Precaution in choosing parasiticide
1. Pay attention to the type of parasites that the brand effectively repels and kills
Different parasiticides can kill different kind of parasites, so choosing the product that can prevent different parasites will minimize the chance of overdosing. For instance, the majority of pet owners in Taiwan use the brand Bravecto, which can eliminate demodex, five different type of ticks and fleas. It offers convenience and many forms of protection, also reduces the frequency of taking preventatives.
2. Be aware of the medication efficacy time
To achieve long-term protection, it is important to re-take the medicine after it has lost its protective potency. The components in typical parasiticide are the same as those found in pesticides, making them widely available in nature. Therefore, it is recommended to use parasiticide with longer potency to reduce the frequency of taking them and so to reduce drug resistance. The skin metabolism cycle's influence causes drops to only be effective for around a month. It is recommended to consider oral medications with a longer effectiveness, such as Bravecto, which is effective for 12 weeks.

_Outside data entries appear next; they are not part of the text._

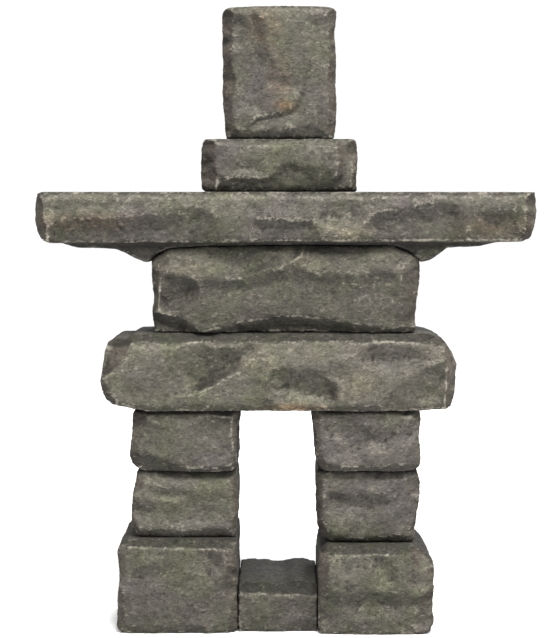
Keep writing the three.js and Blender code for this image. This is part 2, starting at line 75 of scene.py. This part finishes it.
def add_node(tree, kind, sockets=(), **settings):
    """A node in the tree, with each of `sockets` set to its value or linked from an output."""
    made = tree.nodes.new(kind)
    for name, value in settings.items():
        setattr(made, name, value)
    for key, value in dict(sockets).items():
        if isinstance(value, bpy.types.NodeSocket):
            tree.links.new(value, made.inputs[key])
        else:
            made.inputs[key].default_value = value
    return made


def maths(tree, operation, *values):
    made = add_node(tree, "ShaderNodeMath", dict(enumerate(values)), operation=operation)
    return made.outputs[0]


def vectors(tree, operation, *values):
    made = add_node(tree, "ShaderNodeVectorMath", dict(enumerate(values)), operation=operation)
    return made.outputs["Value" if operation in ("DOT_PRODUCT", "LENGTH") else "Vector"]


def scaled(tree, vector, factor):
    made = add_node(tree, "ShaderNodeVectorMath", {"Vector": vector, "Scale": factor}, operation="SCALE")
    return made.outputs["Vector"]


def axis_of(tree, vector, axis):
    return add_node(tree, "ShaderNodeSeparateXYZ", {0: vector}).outputs[axis]


def blurred(tree, value, rounds, kind="FLOAT_VECTOR"):
    """The value on the stone's skin, evened out with its neighbours this many times."""
    made = add_node(tree, "GeometryNodeBlurAttribute", {"Value": value, "Iterations": rounds},
                    data_type=kind)
    return made.outputs[0]


def proud_by(tree, place, normal, rounds):
    """How far each place stands out of the stone round it. More rounds take in more of the stone."""
    around = blurred(tree, place, rounds)
    return vectors(tree, "DOT_PRODUCT", vectors(tree, "SUBTRACT", place, around), normal)


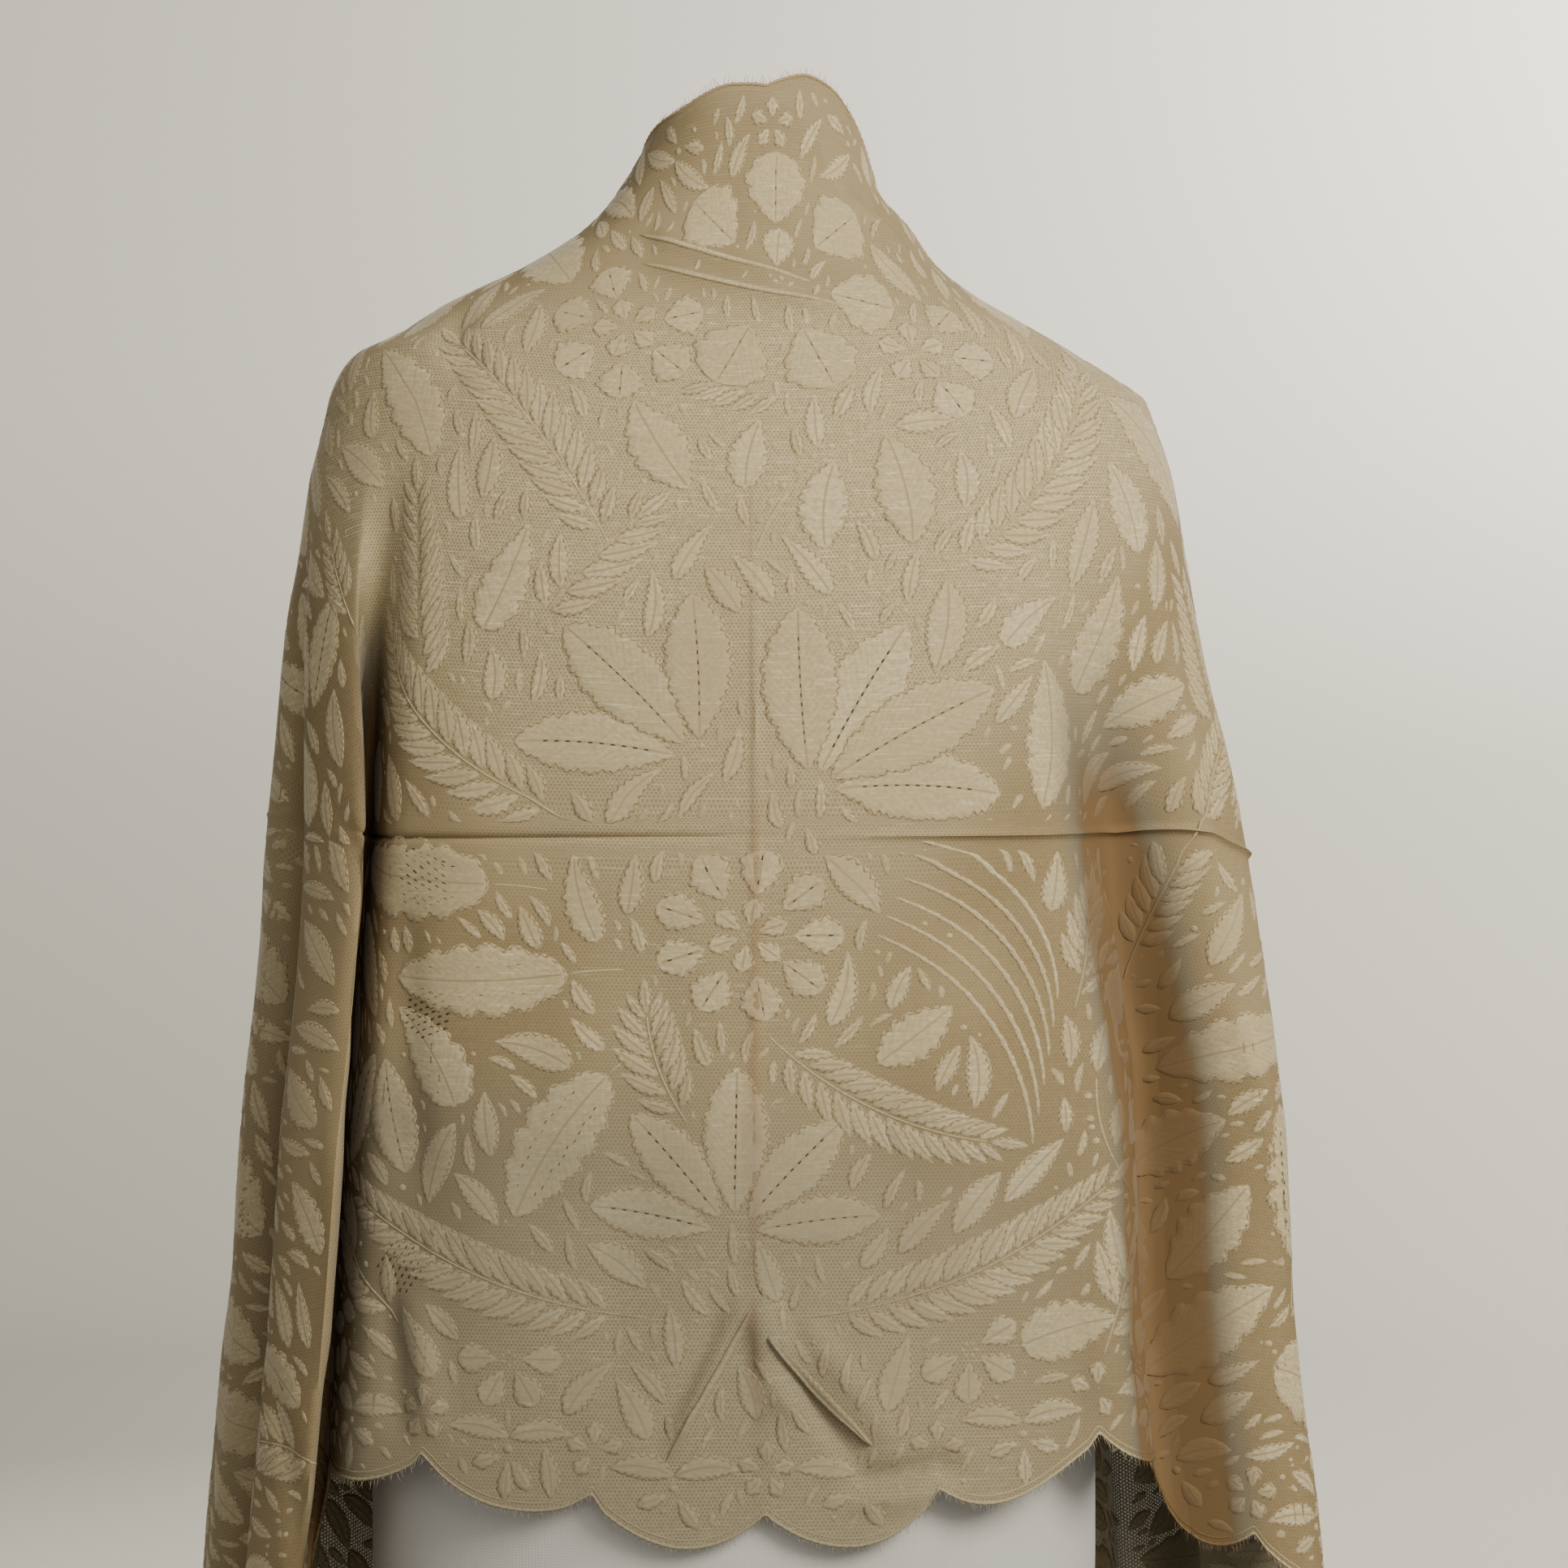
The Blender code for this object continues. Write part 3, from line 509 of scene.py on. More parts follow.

3. Being cautious of adverse effects
Many dogs have skin allergies due to the humid climate in Hong Kong. Pet owners should be cautious of the effect when they take spot-on product with their dogs, or consider to use oral preventatives to minimize the chance of allergy. If the pet owner applies the spot-on products improperly, their dogs might be at risk to mistakenly lick the spot-on product while they are grooming by themselves. Families with multiple dogs should consider taking oral preventatives to reduce the risks.
4. Family with cats and dogs should consider oral preventatives
The aforementioned Consumer Council report have already mentioned that parasiticides might be harmful to cats. Hence, families who have both cats and dogs should choose oral preventatives to avoid accidentally poisoning to their cats and becoming fatal.
5. Note that contact with water will reduce the efficacy of spot-on product
Many pet owners will bring their dogs to swimming pool and relax during the summer. Pet grooming and SPA services are also popular in recent years. However, as mentioned previously, spot-on product are transmitted through sebaceous glands and stored in hair follicles. Swimming, grooming or even contact with rain could wash the preventatives away and reduce the effectiveness to less than a month. It is advised that pets who frequently engage in the above activities, might consider to take an oral preventatives to significantly minimize the impact of the window period.